Agatha se preguntó si vendrían otros inquilinos nuevos que, quizás, iluminaran su vida con nuevas amistades, distracciones. Pero, ¿quién iría otra vez a ese desolado pueblo vaquero? Ahora que las tabernas estaban cerradas, ni los vaqueros mismos. Al llegar la primavera, la vivacidad que acarrearían los animales y sus conductores no se haría presente. Ni ruido, ni desorden ni barullo. Por mucho que se hubiese quejado antes, los echaría mucho de menos. Los vaqueros y su desorden formaban parte de su vida tanto como la sombrerería. Pero, sin ellos y la prosperidad pasajera que traían, las temporadas cambiarían y el pueblo se marchitaría, igual que Agatha y su tienda, y a nadie le importaría.
La Navidad era una ocasión para sufrir. La única alegría de Agatha, bastante modesta, por cierto, fue confeccionar el ganso relleno para Willy y enviárselo, junto con la primera carta. Estaba llena de cháchara intrascendente acerca de lo grande que estaba Moose, cómo se le colgaba del ruedo del vestido con las uñas, qué le regalaría a Violet para Navidad, y lo bello que estaba el tejado de la Iglesia Cristiana Presbiteriana cubierto de nieve. No daba indicios de la abrumadora soledad y tuvo cuidado de no preguntar cómo estaba Scott ni enviarle ningún mensaje personal.
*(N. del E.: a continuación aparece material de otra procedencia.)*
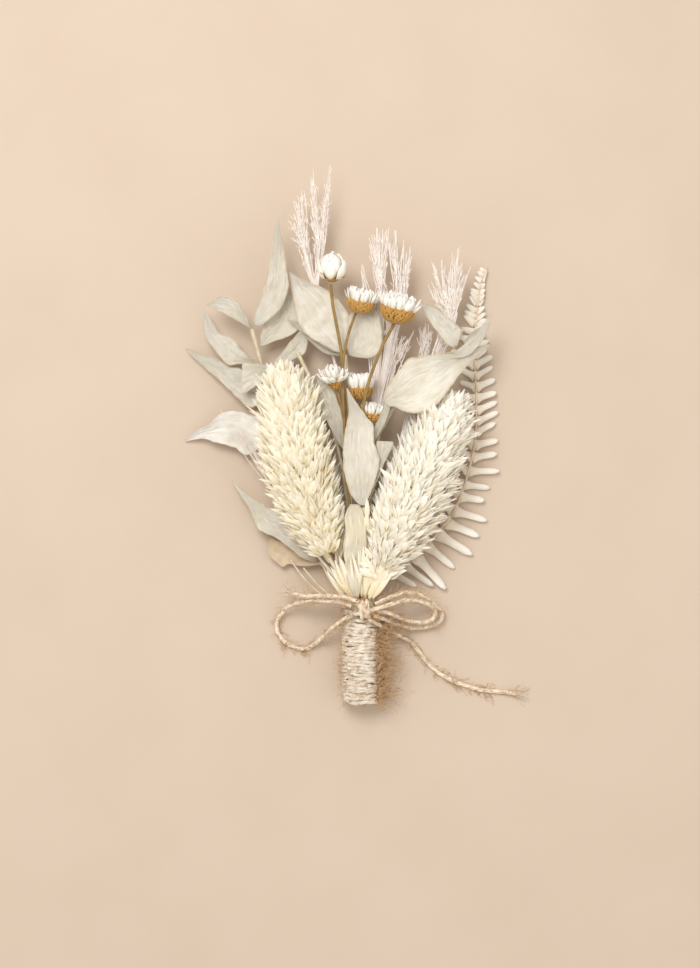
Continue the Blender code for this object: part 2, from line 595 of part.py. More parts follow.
def make_twine(finish):
    sleeve("twine_wrap", 0.0, WRAP_LENGTH, WRAP_TURNS, finish)
    sleeve("bow_band", BAND_START, BAND_LENGTH, BAND_TURNS, finish)
    bpy.ops.mesh.primitive_uv_sphere_add(segments=12, ring_count=8, radius=1.0)
    knot = bpy.context.object
    knot.name = "bow_knot"
    knot.data.transform(Matrix.Diagonal((*(h * MM for h in KNOT_HALF_SIZE), 1.0)))
    knot.location = Vector(KNOT_CENTRE) * MM
    knot.data.materials.append(finish)
    for holder in list(knot.users_collection):
        holder.objects.unlink(knot)
    bpy.data.collections["boutonniere"].objects.link(knot)
    for name, (start, route, end) in TWINE_ROUTES.items():
        points = [knot_port(start), *map(Vector, route)]
        if end:
            points.append(knot_port(end))
        tube(name, points, TWINE_DIAMETER / 2, TWINE_POINT_SPACING, finish, TWINE_SIDES)


CORDS = tuple(TWINE_ROUTES)


def seat_on_origin():
    """Moves the bunch so that the middle of its underside, without the free twine, is the origin."""
    bpy.context.view_layer.update()
    graph = bpy.context.evaluated_depsgraph_get()
    low, high = Vector((1e9,) * 3), Vector((-1e9,) * 3)
    pieces = bpy.data.collections["boutonniere"].objects
    for obj in pieces:
        if obj.name in CORDS:
            continue
        shaped = obj.evaluated_get(graph)
        mesh = shaped.to_mesh()
        for vert in mesh.vertices:
            place = shaped.matrix_world @ vert.co
            low = Vector(map(min, low, place))
            high = Vector(map(max, high, place))
        shaped.to_mesh_clear()
    shift = Vector((-(low.x + high.x) / 2, -(low.y + high.y) / 2, -low.z))
    carrier = bpy.data.objects.new("layout_frame", None)
    bpy.data.collections["boutonniere"].objects.link(carrier)
    carrier.location = shift
    for obj in [*pieces, *bpy.data.collections["cutters"].objects]:
        if obj is not carrier:
            obj.parent = carrier


def main():
    clear_scene()
    new_collection("boutonniere")
    new_collection("cutters")
    cream = material("bleached_leaf", CREAM)
    tan = material("tan_leaf", TAN)
    straw = material("straw_stem", STRAW)
    jute = material("jute_twine", JUTE, 0.9)
    brown = material("golden_brown_cup", GOLDEN_BROWN)
    white = material("papery_bract", PAPER_WHITE, 0.6)
    grass = material("seed_head", IVORY, 0.85)
    make_stems(straw)
    make_daisy_stems(brown)
    make_leaves(cream, tan)
    make_heads(grass)
    make_fern(cream)
    make_daisies(brown, white)
    make_brushes(grass)
    make_twine(jute)
    seat_on_origin()


main()
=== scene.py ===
"""Looks of a bleached dried flower boutonniere, tied with jute twine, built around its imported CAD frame.

Shapes are written in millimetres in the layout frame: X across the bunch, Y from the cut stem ends to the
flower tips, Z up from the surface that the bunch lies on. Layout turns them into metres in the row frame.
"""
import logging
import math
import random
from dataclasses import dataclass, field
from enum import Enum

import bmesh
import bpy
from mathutils import Matrix, Vector, noise


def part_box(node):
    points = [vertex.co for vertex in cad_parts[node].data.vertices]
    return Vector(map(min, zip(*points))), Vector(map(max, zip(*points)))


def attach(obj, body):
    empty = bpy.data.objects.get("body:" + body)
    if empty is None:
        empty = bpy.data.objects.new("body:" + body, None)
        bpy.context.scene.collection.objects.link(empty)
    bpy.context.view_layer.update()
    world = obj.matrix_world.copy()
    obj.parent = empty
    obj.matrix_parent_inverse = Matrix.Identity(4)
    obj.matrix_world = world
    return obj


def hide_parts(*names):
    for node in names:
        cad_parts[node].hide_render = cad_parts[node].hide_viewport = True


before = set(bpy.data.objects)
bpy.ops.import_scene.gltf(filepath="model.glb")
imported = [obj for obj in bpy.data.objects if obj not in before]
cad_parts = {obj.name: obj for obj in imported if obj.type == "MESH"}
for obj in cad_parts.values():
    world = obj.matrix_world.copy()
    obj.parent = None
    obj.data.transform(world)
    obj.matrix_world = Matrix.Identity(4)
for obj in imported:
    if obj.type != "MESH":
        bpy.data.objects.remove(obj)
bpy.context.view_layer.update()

logging.basicConfig(level=logging.INFO, format="%(message)s")
log = logging.getLogger("boutonniere")

MM = 0.001
WRAP_RADIUS = 4.9
GOLDEN_ANGLE = math.pi * (3 - math.sqrt(5))
Path = list[Vector]


class Layout:
    """Where the layout frame lies in the row frame, read from the twine wrap's place."""

    low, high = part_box("twine_wrap")
    shift = Vector(((low.x + high.x) / 2, low.y, low.z))
    matrix = Matrix.Translation(shift) @ Matrix.Scale(MM, 4)

    @classmethod
    def at(cls, x: float, y: float, z: float) -> Vector:
        """The place in the row frame, in metres, of a layout point in millimetres."""
        return cls.matrix @ Vector((x, y, z))


class Slot(Enum):
    """The record's material slots."""

    LEAF = "bleached_leaf"
    TAN_LEAF = "tan_leaf"
    STEM = "straw_stem"
    SEED_HEAD = "seed_head"
    CUP = "golden_brown_cup"
    BRACT = "papery_bract"
    TWINE = "jute_twine"


# ---------------------------------------------------------------- finishes


@dataclass(frozen=True)
class Finish:
    """A dry plant or fibre surface with mottled colour and fine relief.

    Args:
        name: the material's name.
        light: the main colour, linear RGB.
        dark: the colour of its darker patches.
        patch: patches per metre.
        stretch: how the relief is stretched along X, Y and Z of its coordinates.
        relief: relief cells per metre, or per UV unit where uv is set.
        bump: relief depth in metres.
        roughness: surface roughness.
        sheen: how bright the papery or hairy surface is at a low angle.
        uv: whether the relief follows the piece's own UV map.
        tip: colour towards U 1 of the UV map, or None.
        rim: colour of a dry rim near V 0 and V 1 of the UV map, or None.
    """

    name: str
    light: tuple[float, float, float]
    dark: tuple[float, float, float]
    patch: float = 300.0
    stretch: tuple[float, float, float] = (1, 1, 1)
    relief: float = 1500.0
    bump: float = 0.0001
    roughness: float = 0.7
    sheen: float = 0.15
    uv: bool = False
    tip: tuple[float, float, float] | None = None
    rim: tuple[float, float, float] | None = None

    def build(self) -> bpy.types.Material:
        """The node material, made once."""
        if self.name in bpy.data.materials:
            return bpy.data.materials[self.name]
        made = bpy.data.materials.new(self.name)
        made.use_nodes = True
        nodes, links = made.node_tree.nodes, made.node_tree.links
        shader = nodes["Principled BSDF"]
        shader.inputs["Roughness"].default_value = self.roughness
        shader.inputs["Sheen Weight"].default_value = self.sheen
        shader.inputs["Sheen Roughness"].default_value = 0.6
        shader.inputs["Sheen Tint"].default_value = (1.0, 0.92, 0.78, 1)
        shader.inputs["Specular IOR Level"].default_value = 0.25
        place = nodes.new("ShaderNodeTexCoord")
        patches = self._noise(nodes, self.patch, 3)
        links.new(place.outputs["Object"], patches.inputs["Vector"])
        ramp = nodes.new("ShaderNodeValToRGB")
        ramp.color_ramp.elements[0].position = 0.32
        ramp.color_ramp.elements[1].position = 0.62
        ramp.color_ramp.elements[0].color = (*self.dark, 1)
        ramp.color_ramp.elements[1].color = (*self.light, 1)
        links.new(patches.outputs["Fac"], ramp.inputs["Fac"])
        colour = ramp.outputs["Color"]
        mapping = nodes.new("ShaderNodeMapping")
        mapping.inputs["Scale"].default_value = self.stretch
        links.new(place.outputs["UV" if self.uv else "Object"], mapping.inputs["Vector"])
        relief = self._noise(nodes, self.relief, 4)
        links.new(mapping.outputs["Vector"], relief.inputs["Vector"])
        if self.uv:
            streaks = nodes.new("ShaderNodeMix")
            streaks.data_type = "RGBA"
            streaks.blend_type = "MULTIPLY"
            streaks.inputs["Factor"].default_value = 0.35
            links.new(colour, streaks.inputs["A"])
            grey = nodes.new("ShaderNodeValToRGB")
            grey.color_ramp.elements[0].position = 0.3
            grey.color_ramp.elements[1].position = 0.6
            grey.color_ramp.elements[0].color = (0.76, 0.72, 0.64, 1)
            grey.color_ramp.elements[1].color = (1, 1, 1, 1)
            links.new(relief.outputs["Fac"], grey.inputs["Fac"])
            links.new(grey.outputs["Color"], streaks.inputs["B"])
            colour = streaks.outputs["Result"]
        if self.tip:
            along = nodes.new("ShaderNodeSeparateXYZ")
            links.new(place.outputs["UV"], along.inputs["Vector"])
            fade = nodes.new("ShaderNodeMix")
            fade.data_type = "RGBA"
            links.new(along.outputs["X"], fade.inputs["Factor"])
            links.new(colour, fade.inputs["A"])
            fade.inputs["B"].default_value = (*self.tip, 1)
            colour = fade.outputs["Result"]
        if self.rim:
            colour = self._rimmed(nodes, links, place, colour)
        links.new(colour, shader.inputs["Base Color"])
        bump = nodes.new("ShaderNodeBump")
        bump.inputs["Distance"].default_value = self.bump
        bump.inputs["Strength"].default_value = 0.8
        links.new(relief.outputs["Fac"], bump.inputs["Height"])
        links.new(bump.outputs["Normal"], shader.inputs["Normal"])
        return made

    def _rimmed(self, nodes: bpy.types.Nodes, links: bpy.types.NodeLinks, place: bpy.types.Node,
                colour: bpy.types.NodeSocket) -> bpy.types.NodeSocket:
        """The colour with the rim's colour along both long edges."""
        split = nodes.new("ShaderNodeSeparateXYZ")
        links.new(place.outputs["UV"], split.inputs["Vector"])
        middle = nodes.new("ShaderNodeMath")
        middle.operation = "SUBTRACT"
        middle.inputs[1].default_value = 0.5
        links.new(split.outputs["Y"], middle.inputs[0])
        away = nodes.new("ShaderNodeMath")
        away.operation = "ABSOLUTE"
        links.new(middle.outputs["Value"], away.inputs[0])
        edge = nodes.new("ShaderNodeMapRange")
        edge.inputs["From Min"].default_value = 0.44
        edge.inputs["From Max"].default_value = 0.5
        edge.inputs["To Max"].default_value = 0.75
        links.new(away.outputs["Value"], edge.inputs["Value"])
        fade = nodes.new("ShaderNodeMix")
        fade.data_type = "RGBA"
        links.new(edge.outputs["Result"], fade.inputs["Factor"])
        links.new(colour, fade.inputs["A"])
        fade.inputs["B"].default_value = (*self.rim, 1)
        return fade.outputs["Result"]

    @staticmethod
    def _noise(nodes: bpy.types.Nodes, scale: float, detail: float) -> bpy.types.Node:
        """A noise texture node."""
        made = nodes.new("ShaderNodeTexNoise")
        made.inputs["Scale"].default_value = scale
        made.inputs["Detail"].default_value = detail
        return made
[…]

Cada vez que pagaba el alquiler, hacía el cheque y escribía la dirección en el sobre con más cuidado que ninguna otra de las cosas que hacía en esa época, trazando cada letra como si fuese un grabado en cobre, tan intrincado que parecía un bordado sobre la funda de una almohada. Pero en la carta sólo decía que le enviaba el alquiler mensual de veinticinco dólares, y un informe de cualquier posible comprador que hubiese visitado el edificio. Excepto en la de enero, que fue cuando aparecieron la mujer que olfateaba y su marido, esa parte podía descartarse.
Había palabras efusivas que ansiaba derramar, pero se contenía, temerosa de parecer una solterona desesperada, hambrienta de amor… precisamente lo que era.
Pasaba los días ayudándose por medio de una alegría falsa que desaparecía en cuanto Violet le daba la espalda. Pero cuando quedaba sola en la tienda, a menudo se sorprendía con las manos quietas, contemplando el taburete de Willy y se preguntaba si habría crecido tanto como para no necesitarla; cómo sería Waverley, dónde vivían él y Scott, y también, en ocasiones, si la echarían de menos, y si volvería a verlos alguna vez. Entonces, aparecía Moose, se le refregaba contra los tobillos y hacía: «Mrrr…», lo único que se escuchaba en la sombrerería, y Agatha tenía que esforzarse por salir de una honda lasitud que la saturaba cada vez más a medida que se arrastraba el invierno.